◆ **CHALLENGE**
Write out exactly the lines from the line with "Model this object in build123d, one" through the line with "from math import cos, pi, radians, sin, sqrt", both ends included, and no other line.

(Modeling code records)
+ + + +
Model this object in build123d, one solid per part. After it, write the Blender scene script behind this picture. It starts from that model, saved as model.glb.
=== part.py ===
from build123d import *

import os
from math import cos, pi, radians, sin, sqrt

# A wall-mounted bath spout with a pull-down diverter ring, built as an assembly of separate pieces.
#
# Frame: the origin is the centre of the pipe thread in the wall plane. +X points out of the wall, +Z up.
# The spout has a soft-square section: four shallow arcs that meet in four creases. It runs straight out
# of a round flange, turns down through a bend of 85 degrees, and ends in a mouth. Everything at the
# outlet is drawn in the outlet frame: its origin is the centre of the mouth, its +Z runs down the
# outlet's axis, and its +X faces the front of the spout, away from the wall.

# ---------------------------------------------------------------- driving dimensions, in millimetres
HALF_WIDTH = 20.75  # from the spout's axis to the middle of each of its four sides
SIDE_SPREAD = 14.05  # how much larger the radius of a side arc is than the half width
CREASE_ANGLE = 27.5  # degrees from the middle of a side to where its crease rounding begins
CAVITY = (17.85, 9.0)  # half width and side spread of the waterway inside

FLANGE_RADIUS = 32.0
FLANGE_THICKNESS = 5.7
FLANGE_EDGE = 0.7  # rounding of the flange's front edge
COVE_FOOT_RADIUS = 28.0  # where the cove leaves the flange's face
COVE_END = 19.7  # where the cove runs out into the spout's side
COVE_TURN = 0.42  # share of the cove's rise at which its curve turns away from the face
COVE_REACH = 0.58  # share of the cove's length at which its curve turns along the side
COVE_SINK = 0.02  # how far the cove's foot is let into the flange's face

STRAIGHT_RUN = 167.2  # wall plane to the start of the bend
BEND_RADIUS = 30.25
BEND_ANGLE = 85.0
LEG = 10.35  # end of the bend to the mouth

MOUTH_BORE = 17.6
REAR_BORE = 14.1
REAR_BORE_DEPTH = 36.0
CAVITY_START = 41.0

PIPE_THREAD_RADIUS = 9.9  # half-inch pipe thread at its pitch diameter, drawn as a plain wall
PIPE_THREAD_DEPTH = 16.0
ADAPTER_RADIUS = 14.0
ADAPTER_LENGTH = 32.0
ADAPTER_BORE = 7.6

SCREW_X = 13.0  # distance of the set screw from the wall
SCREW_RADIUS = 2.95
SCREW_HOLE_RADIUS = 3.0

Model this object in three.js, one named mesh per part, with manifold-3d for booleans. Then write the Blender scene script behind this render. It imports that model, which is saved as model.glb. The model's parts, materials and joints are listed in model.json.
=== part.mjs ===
+ + + +
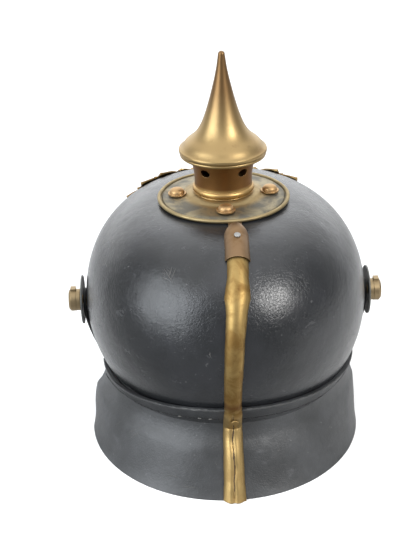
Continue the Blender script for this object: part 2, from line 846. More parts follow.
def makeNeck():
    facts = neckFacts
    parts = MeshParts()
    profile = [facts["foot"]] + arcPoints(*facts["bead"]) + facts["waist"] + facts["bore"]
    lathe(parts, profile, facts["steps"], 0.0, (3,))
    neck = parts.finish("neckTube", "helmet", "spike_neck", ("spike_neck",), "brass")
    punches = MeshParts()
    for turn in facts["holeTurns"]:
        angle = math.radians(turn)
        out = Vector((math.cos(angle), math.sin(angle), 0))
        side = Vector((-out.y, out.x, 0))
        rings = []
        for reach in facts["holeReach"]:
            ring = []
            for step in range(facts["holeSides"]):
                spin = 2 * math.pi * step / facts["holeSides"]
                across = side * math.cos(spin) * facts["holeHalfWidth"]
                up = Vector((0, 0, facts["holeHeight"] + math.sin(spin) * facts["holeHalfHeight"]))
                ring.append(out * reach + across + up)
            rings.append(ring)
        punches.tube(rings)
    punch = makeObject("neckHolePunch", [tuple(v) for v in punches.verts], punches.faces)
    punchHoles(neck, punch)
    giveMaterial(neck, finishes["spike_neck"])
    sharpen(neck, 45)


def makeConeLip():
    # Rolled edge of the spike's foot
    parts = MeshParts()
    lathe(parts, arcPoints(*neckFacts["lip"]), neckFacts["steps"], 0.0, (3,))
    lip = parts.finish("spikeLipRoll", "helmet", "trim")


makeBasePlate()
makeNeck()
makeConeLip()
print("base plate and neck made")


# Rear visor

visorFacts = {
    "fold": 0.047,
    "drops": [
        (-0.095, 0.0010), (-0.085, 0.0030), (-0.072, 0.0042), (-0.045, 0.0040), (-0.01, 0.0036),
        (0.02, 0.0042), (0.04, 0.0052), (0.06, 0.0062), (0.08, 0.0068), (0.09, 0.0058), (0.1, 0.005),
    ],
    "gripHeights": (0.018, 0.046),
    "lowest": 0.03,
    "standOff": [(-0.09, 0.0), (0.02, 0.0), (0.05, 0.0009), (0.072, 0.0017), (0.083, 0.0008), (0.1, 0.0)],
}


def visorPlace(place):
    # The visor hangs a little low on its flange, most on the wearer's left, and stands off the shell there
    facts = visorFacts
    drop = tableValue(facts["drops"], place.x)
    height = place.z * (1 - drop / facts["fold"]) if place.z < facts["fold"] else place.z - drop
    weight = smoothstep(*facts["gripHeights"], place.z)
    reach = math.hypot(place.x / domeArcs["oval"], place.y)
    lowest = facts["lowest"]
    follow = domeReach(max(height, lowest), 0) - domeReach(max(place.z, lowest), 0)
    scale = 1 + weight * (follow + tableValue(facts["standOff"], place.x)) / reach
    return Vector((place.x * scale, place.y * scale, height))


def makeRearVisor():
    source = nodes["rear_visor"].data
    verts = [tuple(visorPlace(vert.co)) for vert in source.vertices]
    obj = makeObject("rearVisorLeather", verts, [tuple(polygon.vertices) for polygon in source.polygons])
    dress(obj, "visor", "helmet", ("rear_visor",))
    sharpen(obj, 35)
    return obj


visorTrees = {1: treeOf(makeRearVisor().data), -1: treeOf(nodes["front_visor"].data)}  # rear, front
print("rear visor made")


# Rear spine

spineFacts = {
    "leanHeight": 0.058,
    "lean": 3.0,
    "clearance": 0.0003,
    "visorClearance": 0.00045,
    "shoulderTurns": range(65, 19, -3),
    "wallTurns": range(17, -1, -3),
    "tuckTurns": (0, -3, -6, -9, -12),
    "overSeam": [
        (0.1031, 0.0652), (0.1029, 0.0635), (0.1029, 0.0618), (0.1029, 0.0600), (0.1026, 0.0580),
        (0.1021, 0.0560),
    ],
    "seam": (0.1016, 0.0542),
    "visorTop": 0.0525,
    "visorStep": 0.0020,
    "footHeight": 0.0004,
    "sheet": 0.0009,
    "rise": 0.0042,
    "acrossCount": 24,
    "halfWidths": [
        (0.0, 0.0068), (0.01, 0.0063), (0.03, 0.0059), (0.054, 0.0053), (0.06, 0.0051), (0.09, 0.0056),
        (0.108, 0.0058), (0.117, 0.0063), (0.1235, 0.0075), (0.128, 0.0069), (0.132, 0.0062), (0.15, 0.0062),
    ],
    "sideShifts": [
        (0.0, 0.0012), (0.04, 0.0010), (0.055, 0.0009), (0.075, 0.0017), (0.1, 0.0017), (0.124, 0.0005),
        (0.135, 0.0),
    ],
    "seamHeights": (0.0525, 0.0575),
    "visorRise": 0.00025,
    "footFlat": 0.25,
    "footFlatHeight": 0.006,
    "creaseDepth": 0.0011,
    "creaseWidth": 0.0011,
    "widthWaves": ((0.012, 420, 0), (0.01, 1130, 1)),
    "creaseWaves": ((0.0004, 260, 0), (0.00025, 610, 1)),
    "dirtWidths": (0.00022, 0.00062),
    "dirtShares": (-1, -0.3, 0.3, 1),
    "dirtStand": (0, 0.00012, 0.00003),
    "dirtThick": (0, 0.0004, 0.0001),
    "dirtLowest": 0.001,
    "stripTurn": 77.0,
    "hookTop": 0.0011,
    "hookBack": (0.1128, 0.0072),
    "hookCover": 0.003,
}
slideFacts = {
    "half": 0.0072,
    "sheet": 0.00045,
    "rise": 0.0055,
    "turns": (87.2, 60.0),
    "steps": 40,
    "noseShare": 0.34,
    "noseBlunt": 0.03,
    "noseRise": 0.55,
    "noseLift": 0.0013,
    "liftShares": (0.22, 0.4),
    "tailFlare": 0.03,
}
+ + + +
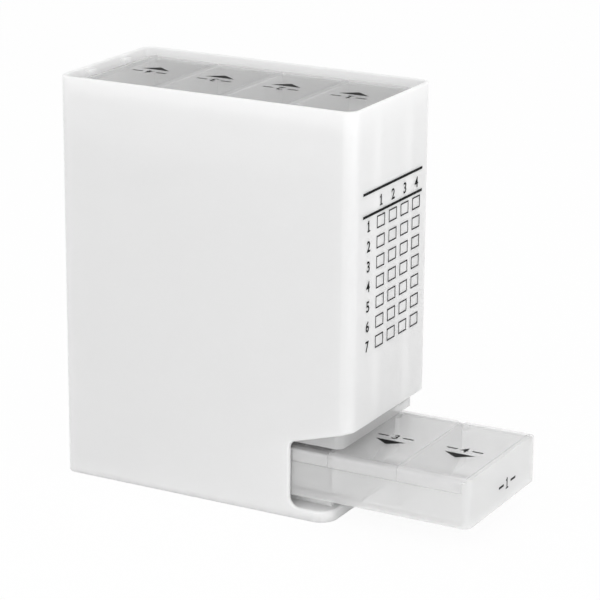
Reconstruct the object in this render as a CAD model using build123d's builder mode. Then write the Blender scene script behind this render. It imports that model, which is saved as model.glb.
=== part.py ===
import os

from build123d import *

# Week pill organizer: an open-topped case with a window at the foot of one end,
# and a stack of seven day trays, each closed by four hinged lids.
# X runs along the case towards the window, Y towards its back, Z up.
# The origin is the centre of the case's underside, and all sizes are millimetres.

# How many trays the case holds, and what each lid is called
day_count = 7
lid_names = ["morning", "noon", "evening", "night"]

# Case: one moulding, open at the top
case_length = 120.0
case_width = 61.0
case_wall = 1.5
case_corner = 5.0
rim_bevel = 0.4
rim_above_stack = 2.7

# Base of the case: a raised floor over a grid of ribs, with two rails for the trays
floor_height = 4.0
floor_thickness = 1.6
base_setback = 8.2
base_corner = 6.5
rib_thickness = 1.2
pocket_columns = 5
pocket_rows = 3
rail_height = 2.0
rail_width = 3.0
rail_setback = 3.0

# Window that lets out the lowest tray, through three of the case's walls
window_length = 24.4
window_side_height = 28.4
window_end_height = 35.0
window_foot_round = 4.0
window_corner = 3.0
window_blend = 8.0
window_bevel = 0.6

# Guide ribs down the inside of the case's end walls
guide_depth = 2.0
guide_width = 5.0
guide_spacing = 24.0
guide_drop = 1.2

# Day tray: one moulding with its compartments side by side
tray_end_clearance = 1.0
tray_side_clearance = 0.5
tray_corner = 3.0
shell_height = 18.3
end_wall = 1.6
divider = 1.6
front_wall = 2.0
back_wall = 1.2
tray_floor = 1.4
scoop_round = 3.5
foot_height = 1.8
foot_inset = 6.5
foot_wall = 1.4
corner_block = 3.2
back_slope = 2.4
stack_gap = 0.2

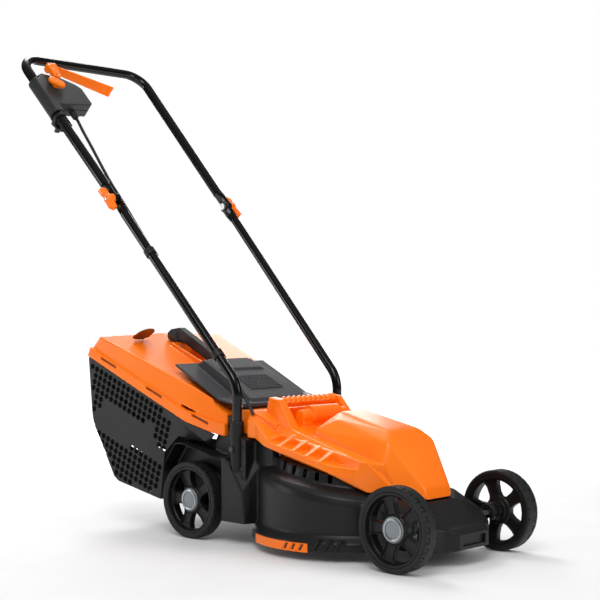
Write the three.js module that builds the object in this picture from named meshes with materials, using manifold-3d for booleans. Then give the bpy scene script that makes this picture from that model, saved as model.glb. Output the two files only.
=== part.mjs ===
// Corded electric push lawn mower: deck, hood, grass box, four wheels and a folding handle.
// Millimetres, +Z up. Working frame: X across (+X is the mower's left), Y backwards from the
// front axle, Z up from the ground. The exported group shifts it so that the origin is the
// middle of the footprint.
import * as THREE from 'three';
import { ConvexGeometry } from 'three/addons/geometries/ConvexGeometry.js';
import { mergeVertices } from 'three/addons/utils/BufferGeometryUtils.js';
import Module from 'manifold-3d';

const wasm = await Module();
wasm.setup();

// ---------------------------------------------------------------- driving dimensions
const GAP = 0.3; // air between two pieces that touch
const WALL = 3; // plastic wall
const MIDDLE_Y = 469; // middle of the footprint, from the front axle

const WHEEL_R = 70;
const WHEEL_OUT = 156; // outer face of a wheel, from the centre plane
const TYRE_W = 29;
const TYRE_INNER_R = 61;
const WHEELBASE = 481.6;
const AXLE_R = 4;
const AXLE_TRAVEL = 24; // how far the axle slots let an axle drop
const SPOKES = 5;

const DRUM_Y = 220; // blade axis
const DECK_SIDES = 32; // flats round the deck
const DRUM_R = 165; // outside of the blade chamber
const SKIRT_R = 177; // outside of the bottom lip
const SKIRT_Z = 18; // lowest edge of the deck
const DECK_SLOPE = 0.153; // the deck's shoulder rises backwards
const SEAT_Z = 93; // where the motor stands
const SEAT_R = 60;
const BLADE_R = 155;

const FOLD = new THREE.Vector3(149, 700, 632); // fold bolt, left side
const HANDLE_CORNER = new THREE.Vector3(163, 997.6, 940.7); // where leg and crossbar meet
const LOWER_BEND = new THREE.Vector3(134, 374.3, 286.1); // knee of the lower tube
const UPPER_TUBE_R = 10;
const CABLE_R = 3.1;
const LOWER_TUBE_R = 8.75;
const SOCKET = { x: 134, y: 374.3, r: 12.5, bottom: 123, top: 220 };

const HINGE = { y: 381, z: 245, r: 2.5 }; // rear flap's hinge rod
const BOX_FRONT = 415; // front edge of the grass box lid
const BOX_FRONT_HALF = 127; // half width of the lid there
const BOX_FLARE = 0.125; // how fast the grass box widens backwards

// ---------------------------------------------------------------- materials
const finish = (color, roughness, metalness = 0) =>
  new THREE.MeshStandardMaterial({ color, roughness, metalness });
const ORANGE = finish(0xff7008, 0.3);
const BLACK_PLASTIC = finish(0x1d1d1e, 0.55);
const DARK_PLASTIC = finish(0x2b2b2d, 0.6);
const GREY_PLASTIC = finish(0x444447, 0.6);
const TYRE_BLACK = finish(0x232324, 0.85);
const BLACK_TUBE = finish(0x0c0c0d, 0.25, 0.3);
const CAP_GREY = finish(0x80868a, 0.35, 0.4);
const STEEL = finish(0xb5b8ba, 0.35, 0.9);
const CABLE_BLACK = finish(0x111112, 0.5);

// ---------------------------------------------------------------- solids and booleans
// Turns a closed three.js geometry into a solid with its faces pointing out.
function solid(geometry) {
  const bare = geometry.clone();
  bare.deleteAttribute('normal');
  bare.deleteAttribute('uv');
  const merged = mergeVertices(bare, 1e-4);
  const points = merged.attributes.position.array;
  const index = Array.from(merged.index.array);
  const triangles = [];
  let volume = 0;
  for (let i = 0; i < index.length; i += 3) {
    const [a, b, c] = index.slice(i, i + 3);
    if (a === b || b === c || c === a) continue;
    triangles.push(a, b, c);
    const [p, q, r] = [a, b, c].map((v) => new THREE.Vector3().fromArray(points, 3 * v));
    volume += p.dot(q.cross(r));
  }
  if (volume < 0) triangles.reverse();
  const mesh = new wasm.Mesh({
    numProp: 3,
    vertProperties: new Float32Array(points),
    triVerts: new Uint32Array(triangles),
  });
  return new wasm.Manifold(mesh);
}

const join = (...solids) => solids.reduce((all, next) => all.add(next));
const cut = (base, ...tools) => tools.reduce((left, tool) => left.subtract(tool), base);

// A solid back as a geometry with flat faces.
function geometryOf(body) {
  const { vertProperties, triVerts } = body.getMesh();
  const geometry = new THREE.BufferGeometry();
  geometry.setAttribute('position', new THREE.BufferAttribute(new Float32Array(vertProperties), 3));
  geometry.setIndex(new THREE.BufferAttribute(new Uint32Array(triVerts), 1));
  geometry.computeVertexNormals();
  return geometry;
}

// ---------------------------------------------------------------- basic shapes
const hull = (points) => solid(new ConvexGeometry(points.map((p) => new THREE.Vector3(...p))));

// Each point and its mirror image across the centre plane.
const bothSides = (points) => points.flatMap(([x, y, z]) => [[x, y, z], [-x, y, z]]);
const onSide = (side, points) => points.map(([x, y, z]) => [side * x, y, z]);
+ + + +
◆ **RESPONSE BELOW**
Model this object in build123d, one solid per part. After it, write the Blender scene script behind this picture. It starts from that model, saved as model.glb.
=== part.py ===
from build123d import *

import os
from math import cos, pi, radians, sin, sqrt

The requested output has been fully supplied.